Task to carry out:
Go through the listing and copy every line word for word.

Given data:
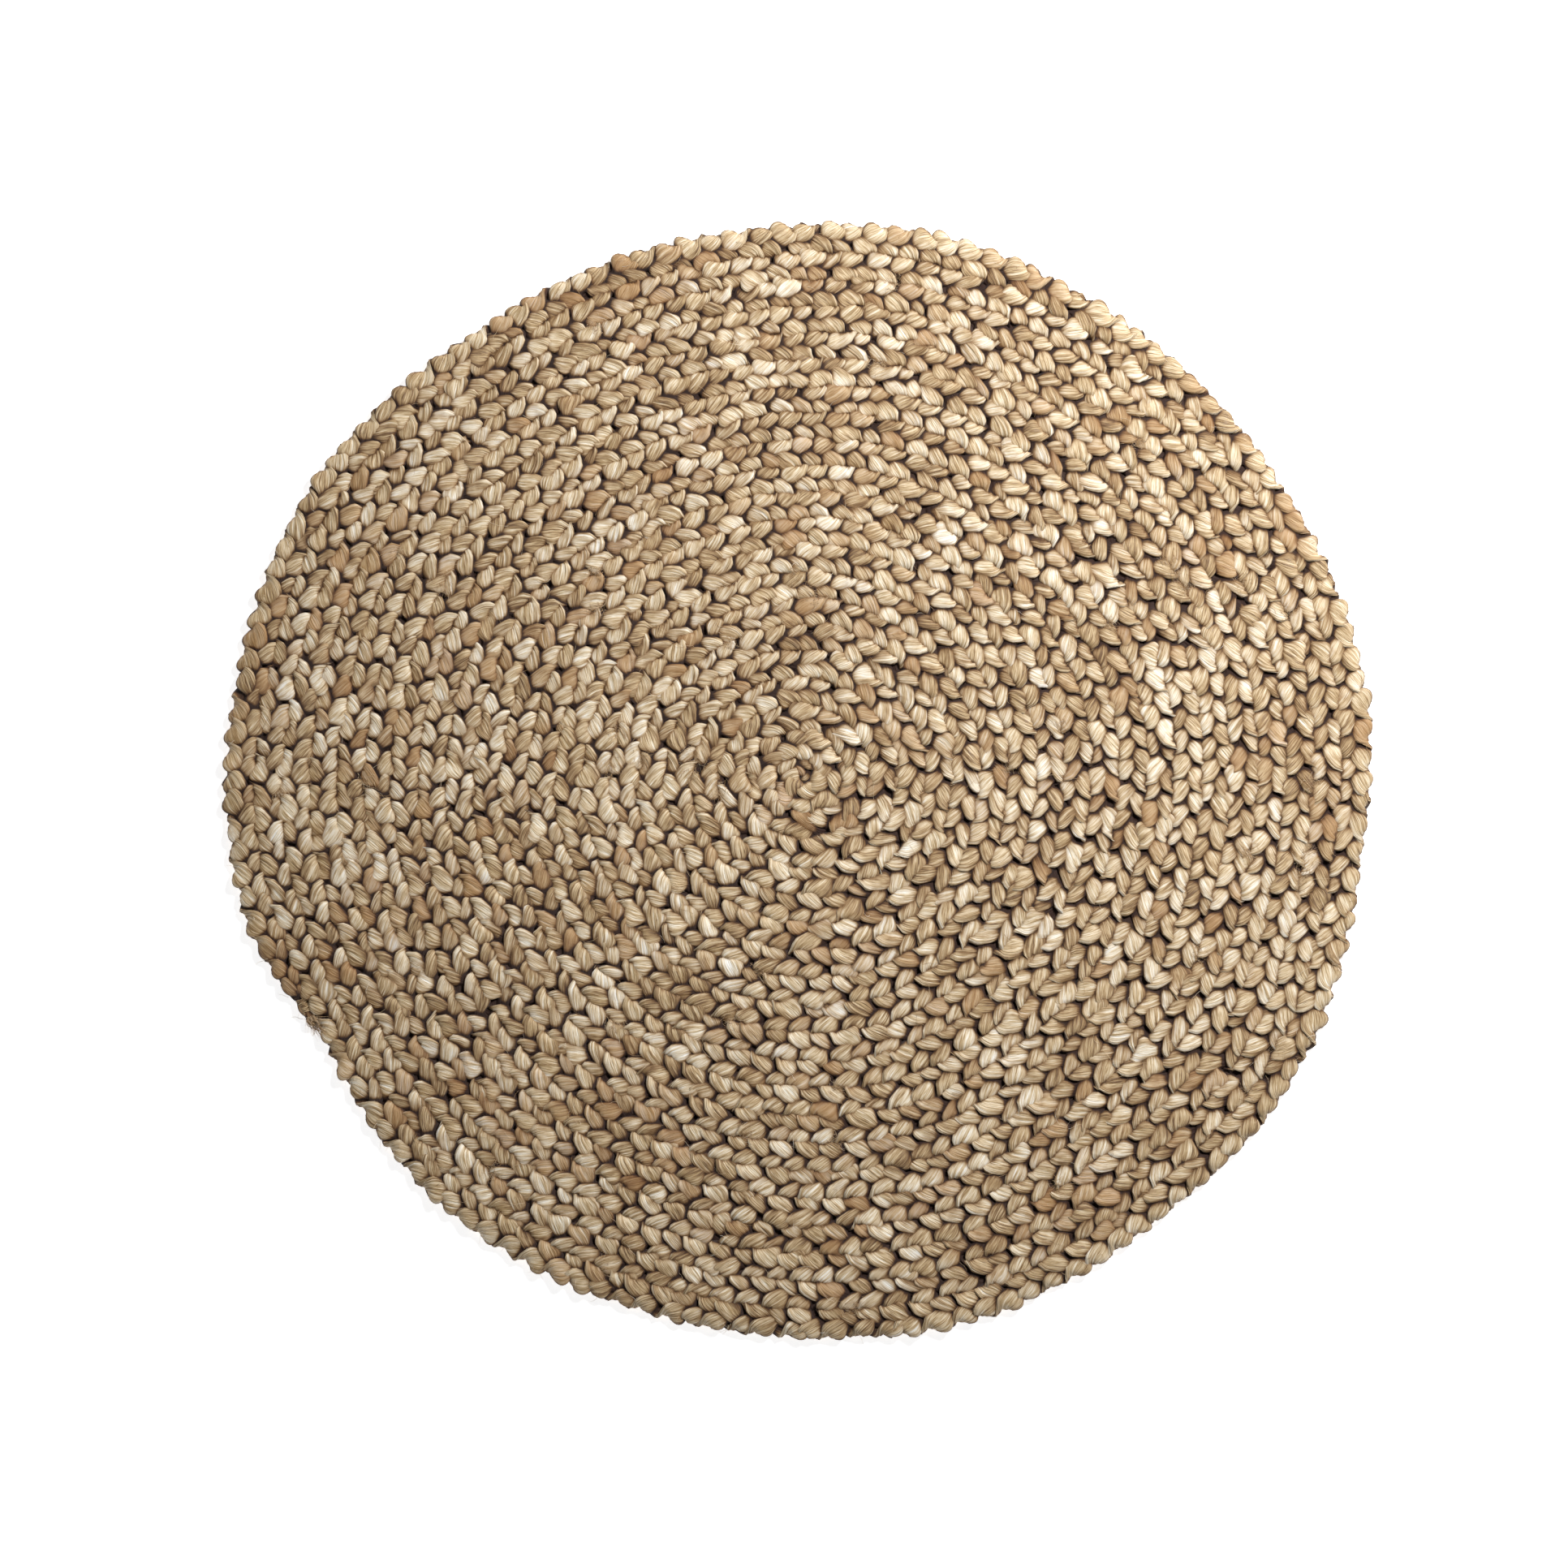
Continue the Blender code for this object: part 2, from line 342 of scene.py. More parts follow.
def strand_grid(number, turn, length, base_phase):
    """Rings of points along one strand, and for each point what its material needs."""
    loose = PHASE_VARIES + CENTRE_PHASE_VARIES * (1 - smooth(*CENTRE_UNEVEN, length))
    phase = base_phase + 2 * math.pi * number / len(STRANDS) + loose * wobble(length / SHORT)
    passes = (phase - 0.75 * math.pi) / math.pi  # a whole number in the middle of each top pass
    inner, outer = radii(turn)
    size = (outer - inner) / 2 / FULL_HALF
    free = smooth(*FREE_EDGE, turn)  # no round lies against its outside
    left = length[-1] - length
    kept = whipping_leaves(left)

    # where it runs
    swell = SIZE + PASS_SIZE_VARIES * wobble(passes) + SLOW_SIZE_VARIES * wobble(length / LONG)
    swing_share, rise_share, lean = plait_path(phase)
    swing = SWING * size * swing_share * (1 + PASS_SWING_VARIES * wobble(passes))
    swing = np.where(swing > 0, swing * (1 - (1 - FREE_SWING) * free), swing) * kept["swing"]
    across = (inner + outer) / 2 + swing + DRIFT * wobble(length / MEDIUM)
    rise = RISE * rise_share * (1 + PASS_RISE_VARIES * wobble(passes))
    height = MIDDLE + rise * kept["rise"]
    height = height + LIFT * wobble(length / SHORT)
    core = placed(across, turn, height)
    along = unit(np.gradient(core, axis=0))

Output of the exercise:
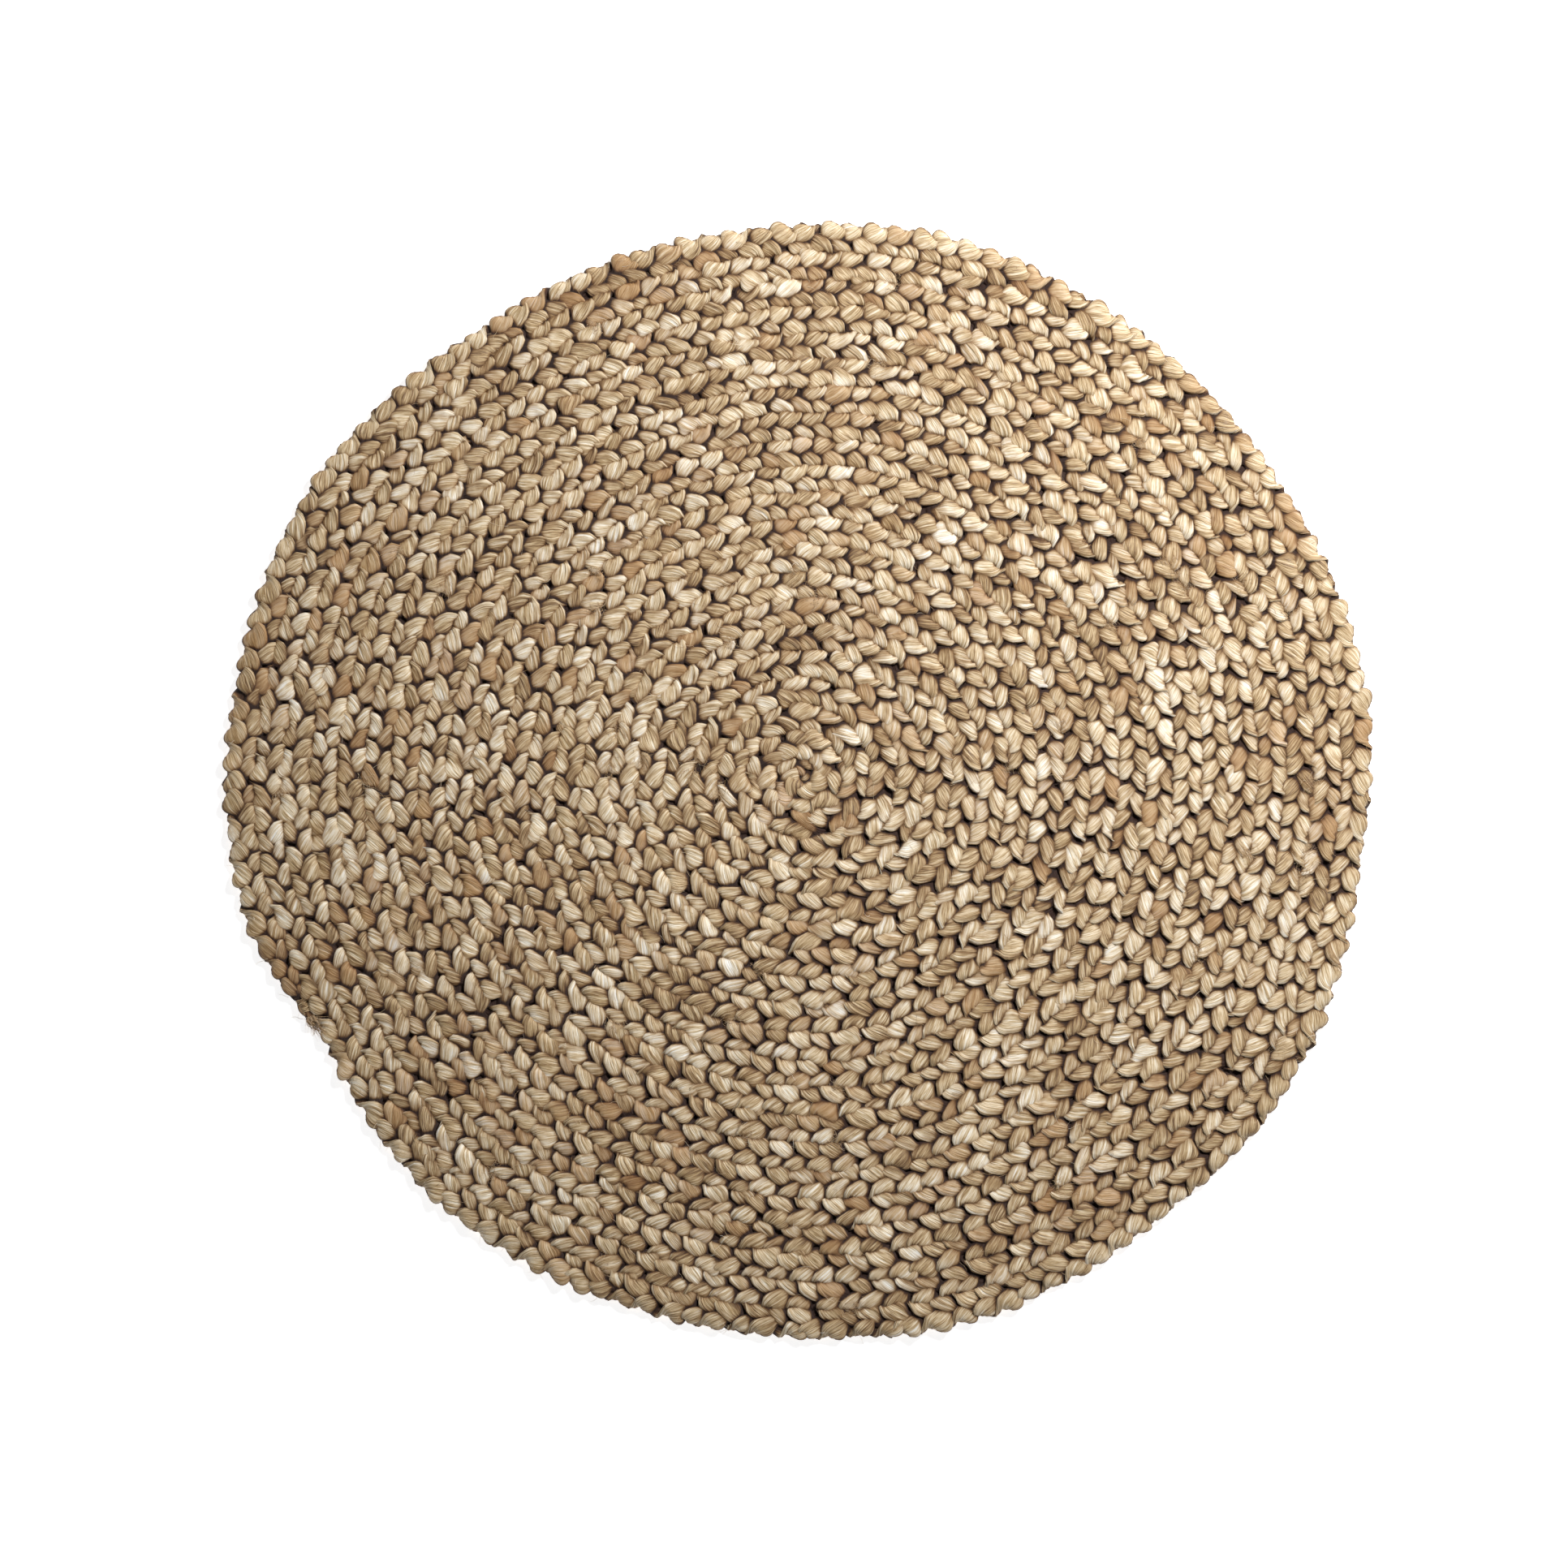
Continue the Blender code for this object: part 2, from line 342 of scene.py. More parts follow.
def strand_grid(number, turn, length, base_phase):
    """Rings of points along one strand, and for each point what its material needs."""
    loose = PHASE_VARIES + CENTRE_PHASE_VARIES * (1 - smooth(*CENTRE_UNEVEN, length))
    phase = base_phase + 2 * math.pi * number / len(STRANDS) + loose * wobble(length / SHORT)
    passes = (phase - 0.75 * math.pi) / math.pi  # a whole number in the middle of each top pass
    inner, outer = radii(turn)
    size = (outer - inner) / 2 / FULL_HALF
    free = smooth(*FREE_EDGE, turn)  # no round lies against its outside
    left = length[-1] - length
    kept = whipping_leaves(left)

    # where it runs
    swell = SIZE + PASS_SIZE_VARIES * wobble(passes) + SLOW_SIZE_VARIES * wobble(length / LONG)
    swing_share, rise_share, lean = plait_path(phase)
    swing = SWING * size * swing_share * (1 + PASS_SWING_VARIES * wobble(passes))
    swing = np.where(swing > 0, swing * (1 - (1 - FREE_SWING) * free), swing) * kept["swing"]
    across = (inner + outer) / 2 + swing + DRIFT * wobble(length / MEDIUM)
    rise = RISE * rise_share * (1 + PASS_RISE_VARIES * wobble(passes))
    height = MIDDLE + rise * kept["rise"]
    height = height + LIFT * wobble(length / SHORT)
    core = placed(across, turn, height)
    along = unit(np.gradient(core, axis=0))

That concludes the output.